Abstract

The legacy of the Mexican Revolution is still controversial today. This article reviews some of the transformations historians attribute to the Revolution: economic development, nationalism, an interventionist state, and a broader social policy and challenges the extent to which they can be attributed to the Revolution. It concludes that the state under Porfirio Diaz (1876–1911) was already making substantial advances in these areas. Far from being an ancien regime, backward, neo-feudal regime as is often asserted, the Porfiriato underwent great changes in spreading and monetarizing the market, building transportation and communications infrastructure, modernizing the banking and currency systems, and protecting industry.

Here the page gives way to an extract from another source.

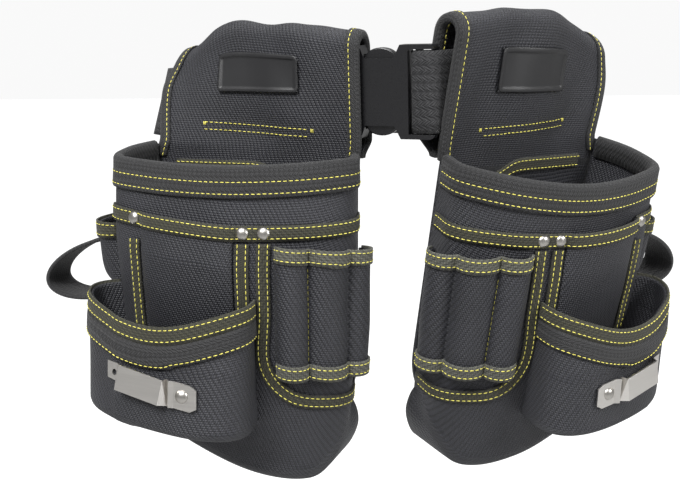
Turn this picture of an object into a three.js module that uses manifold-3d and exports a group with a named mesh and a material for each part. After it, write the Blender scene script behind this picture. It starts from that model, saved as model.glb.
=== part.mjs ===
// A work belt of 50 mm webbing with two mirror-image tool pouches, fastened as worn.
// Millimetres, +Z up. The buckle faces -Y and the origin is the middle of the waist loop.
import * as THREE from 'three';
import { mergeVertices } from 'three/addons/utils/BufferGeometryUtils.js';
import Module from 'manifold-3d';

const wasm = await Module();
wasm.setup();

// Clearances and cloth
const gap = 0.3;
const cloth = 1.6;
const panelWall = 2.2;
const tapeThickness = 1.3;
const ribThickness = 2.2;

// Waist loop
const webbingWidth = 50;
const webbingThickness = 2;
const webbingUp = 5;
const waistDepth = 236;
const waistSag = 30;
const beltSag = 8;

// Pouch body, measured from the middle of the tunnel
const halfWidth = 79;
const depth = 62;
const rimDrop = 29;
const rimSlope = 5;
const bodyDrop = 236;
const outerRise = 46;
const innerRise = 40;
const bottomRound = 9;

// Tunnel over the belt
const foldHeight = 45;
const foldRadius = 9.5;
const flapInner = 71;
const flapOuter = 70;
const flapBulge = 7;
const flapDroop = 20;
const sewnDrop = 36;
const trimWidth = 7;

// Patch
const patchWidth = 62;
const patchHeight = 22;
const patchThickness = 1.8;
const patchRim = 2.2;
const patchAcross = 1;
const patchUp = 16;

// Rim band and mid tier
const bandHeight = 17;
const midDrop = 70;
const midRise = 6;
const bindingHeight = 9.5;
const midBulge = 5;
const midPocketDepth = 78;
const seamTapeWidth = 8.5;
const sideTapeEnd = 30;
const frontTapeEnd = 8;
const sweepBelow = 15;

// Front pocket
const frontMouthDrop = 114;
const frontSag = 13;
const frontBottomDrop = 180;
const frontSlope = 12;
const frontDepth = 34;
const frontLean = 13;
const frontBandHeight = 12.5;
const frontRound = 5;

// Tool sleeves
const sleeveTopDrop = 82;
const sleeveBottomDrop = 160;
const sleeveSlope = 8;
const sleeveBulge = 7.5;

// Side pocket and hammer loop
const sideTopDrop = 75;
const sideBottomDrop = 118;
const sideBulge = 17;
const loopWidth = 24;
const loopReach = 47;
const loopHeight = 41;
const loopThickness = 2.4;

// Steel fittings
const clipLength = 60;
const clipHeight = 15.5;
const clipLift = 5;
const sheetSteel = 1.1;
const clipBelowBand = 2;
const clipSlope = 0.2;
const clipHole = 1.9;
const rivetRadius = 4;
const rivetRise = 2.2;

// Buckle
const buckleLength = 51;
const buckleHeight = 57;
const buckleThickness = 11.5;
const buckleRound = 4;
const notchLength = 25;
const notchDepth = 8;
const barThickness = 4;
const barReach = 13;
const collarLength = 6;
const collarThickness = 8;
const prongHeight = 9;
const prongThickness = 5;

// How each pouch hangs on the belt: where its tunnel stands, its turn round Z, the swing of its foot backwards
// and its lean to the side in degrees, how full its mouth is, the dip of its rim, the droop of its flap's outer
// end, the crown of its fold and, as a share of halfWidth, where that is highest, and how far the flap leans back
const hangs = {
  left: { side: -1, across: 92, back: 31, up: -6, turn: 22.3, swing: 0, lean: 1.5, mouth: 0.86, dip: 4,
    droop: 1, crown: 6, peak: -0.45, flapLean: 24 },
  right: { side: 1, across: 86, back: 34.6, up: -7, turn: 36.5, swing: 9, lean: 2.5, mouth: 0.96, dip: 9,
    droop: 0.4, crown: 11, peak: 0.1, flapLean: 6 },
};

// Plan of the pouch wall from its outer back edge round the front to its inner back edge, as shares of
// halfWidth (across, inner side positive) and of depth (out)
const bodyPlan = [
  { across: -0.95, out: 0 },
  { across: -1.02, out: 0.5 },
  { across: -0.93, out: 0.9 },
  { across: -0.6, out: 1.02 },
  { across: 0, out: 1.02 },
  { across: 0.36, out: 0.93 },
  { across: 0.68, out: 0.75 },
  { across: 0.94, out: 0.38 },
  { across: 0.88, out: 0 },
];
const wallColumns = 24;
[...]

Far from being a laissez-faire regime, the state under Diaz followed policies of interventionist corporate liberalism. Despite great success at attracting foreign investment, the pre-revolutionary state also undertook nationalist policies by regulating and nationalizing foreign companies and asserting an independent foreign policy. Injustice was rampant, but rather than reflecting backwardness, it was the product of a primitive accumulation phase of modernization. The post-Revolution Mexican state is also compared with another regime that underwent no revolution, Brazil, to ascertain how much of the changes in Mexican policies were the responsibility of Mexico's revolution. It turns out that Brazil also came to follow nationalist and interventionist policies without the need of a social revolution. Changes in the world economy, particularly the Depression, and the new corportist ideologies it inspired were most important for explaining the change in state policy. The Mexican Revolution's main legacy was land reform, not economic modernization or nationalism.